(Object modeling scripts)
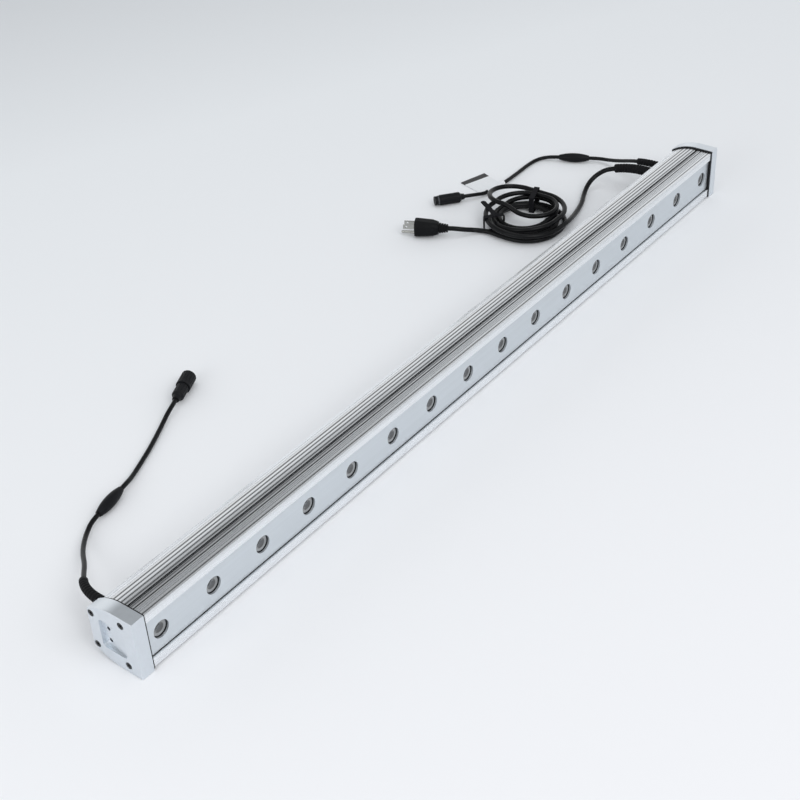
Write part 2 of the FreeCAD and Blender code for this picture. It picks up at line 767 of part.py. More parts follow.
def in_contact_nose():
    nose = rod(V(in_body_length, 0, 0), V(1, 0, 0), in_nose_radius, in_nose_length)
    groove = rod(V(in_body_length + 1.2, 0, 0), V(1, 0, 0), in_nose_radius + 1, 2.0)
    groove = groove.cut(rod(V(in_body_length, 0, 0), V(1, 0, 0), in_nose_radius - 1.2, 4.0))
    contacts = [rod(V(in_body_length + 2.0, y, z), V(1, 0, 0), connector_pin_radius + 0.15, in_nose_length)
                for y, z in around_axis(connector_pins, connector_pin_circle, 45)]
    return nose.cut(group([groove] + contacts))


def in_seal_ring():
    ring = rod(V(in_body_length + 1.2, 0, 0), V(1, 0, 0), in_nose_radius + 0.4, 2.0)
    return ring.cut(rod(V(in_body_length, 0, 0), V(1, 0, 0), in_nose_radius - 1.2, 4.0))


# ---------------------------------------------------------------- lead routes
def from_end(side, points):
    """Points whose X is measured from one end of the bar: -1 the near end, 1 the far end."""
    return [(p[0] + side * bar_length / 2, p[1], p[2]) for p in points]


out_splice_at, out_connector_at = from_end(-1, [(146.8, 187.4, 7.3), (354.2, 268.4, 9.9)])
in_splice_at, in_connector_at = from_end(1, [(-11.5, 181.5, 7.3), (-225.9, 275.5, 8.3)])
plug_face_at, = from_end(1, [(-352.3, 274.6, 14.2)])
out_splice_axis = level_axis(13.9)
out_connector_axis = level_axis(25.3)
in_splice_axis = level_axis(117.3)
in_connector_axis = level_axis(141.1)
plug_axis = level_axis(117.8)
plug_body_length = 35.0
plug_relief_length = 13.8


def signal_out_routes():
    start, end, heading = socket_start(signal_out_exit)
    first = [start, along(end, heading, 9.0), *from_end(-1, [(71.6, 124.5, 20.6), (86.1, 145.6, 13.0)])]
    first += [*from_end(-1, [(102.6, 163.6, 7.2), (119.0, 177.2, 4.5)]),
              along(out_splice_at, out_splice_axis, -13.6)]
    first += [out_splice_at]
    far_end = along(out_splice_at, out_splice_axis, splice_length)
    second = [far_end, along(far_end, out_splice_axis, 12.0),
              *from_end(-1, [(219.6, 208.4, 3.7), (246.3, 220.3, 3.05)])]
    second += [*from_end(-1, [(269.1, 230.2, 3.05), (293.1, 242.1, 3.05), (315.2, 253.4, 3.5),
                              (329.4, 258.8, 7.4)])]
    second += [along(out_connector_at, out_connector_axis, -12.0), out_connector_at]
    return first, second


def signal_in_routes():
    start, end, heading = socket_start(signal_in_exit)
    first = [start, along(end, heading, 10.0), *from_end(1, [(-16.6, 113.4, 22.4), (-10.2, 133.2, 14.8)])]
    first += [*from_end(1, [(-5.2, 151.6, 9.4)]), along(in_splice_at, in_splice_axis, -15.0), in_splice_at]
    far_end = along(in_splice_at, in_splice_axis, splice_length)
    second = [far_end, along(far_end, in_splice_axis, 10.0),
              *from_end(1, [(-40.7, 243.6, 4.8), (-47.8, 251.4, 3.4)])]
    second += [*from_end(1, [(-59.4, 255.2, 3.05), (-78.6, 256.0, 3.05), (-101.6, 254.7, 3.05),
                             (-122.6, 253.5, 3.7), (-145.6, 252.4, 4.5)])]
    second += [*from_end(1, [(-169.6, 254.1, 4.5), (-193.1, 257.6, 4.5), (-206.1, 262.6, 6.6)])]
    second += [along(in_connector_at, in_connector_axis, -12.0), in_connector_at]
    return first, second


coil_start, coil_centre = from_end(1, [(-292.6, 156.0, coil_layer_one), (-238.6, 154.0, 0.0)])


def mains_lead_route():
    start, end, heading = socket_start(mains_exit)
    route = [start, along(end, heading, 10.0), *from_end(1, [(-69.2, 122.9, 24.3), (-76.7, 129.6, 18.9)])]
    route += [*from_end(1, [(-86.2, 133.0, 13.6), (-96.8, 132.9, 9.0), (-108.6, 129.9, 5.6),
                            (-122.6, 124.4, 3.8)])]
    route += [*from_end(1, [(-138.1, 117.2, 3.65), (-155.6, 111.4, 3.8), (-172.6, 106.4, 5.4),
                            (-189.6, 101.4, 8.0)])]
    route += from_end(1, [(-205.0, 97.2, 10.8), (-219.6, 94.5, coil_layer_two),
                          (-232.6, 94.5, coil_layer_two)])
    return route


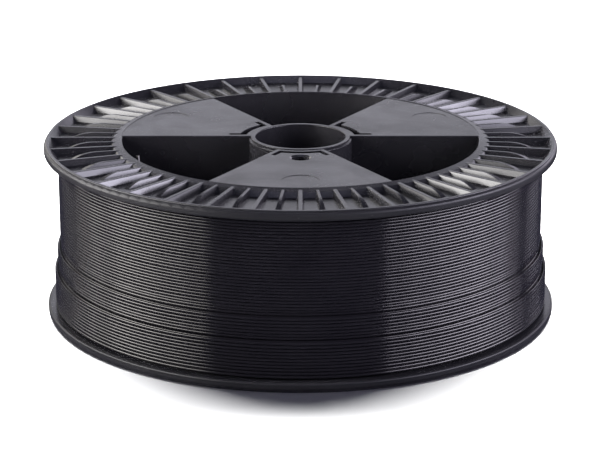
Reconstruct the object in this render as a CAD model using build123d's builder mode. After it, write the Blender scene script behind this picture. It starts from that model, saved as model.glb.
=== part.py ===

* [Task brief]: Find "Reconstruct the object" in the data above, then repeat that line and all lines after it exactly, ending with the final line.

* [Task response]:
Reconstruct the object in this render as a CAD model using build123d's builder mode. After it, write the Blender scene script behind this picture. It starts from that model, saved as model.glb.
=== part.py ===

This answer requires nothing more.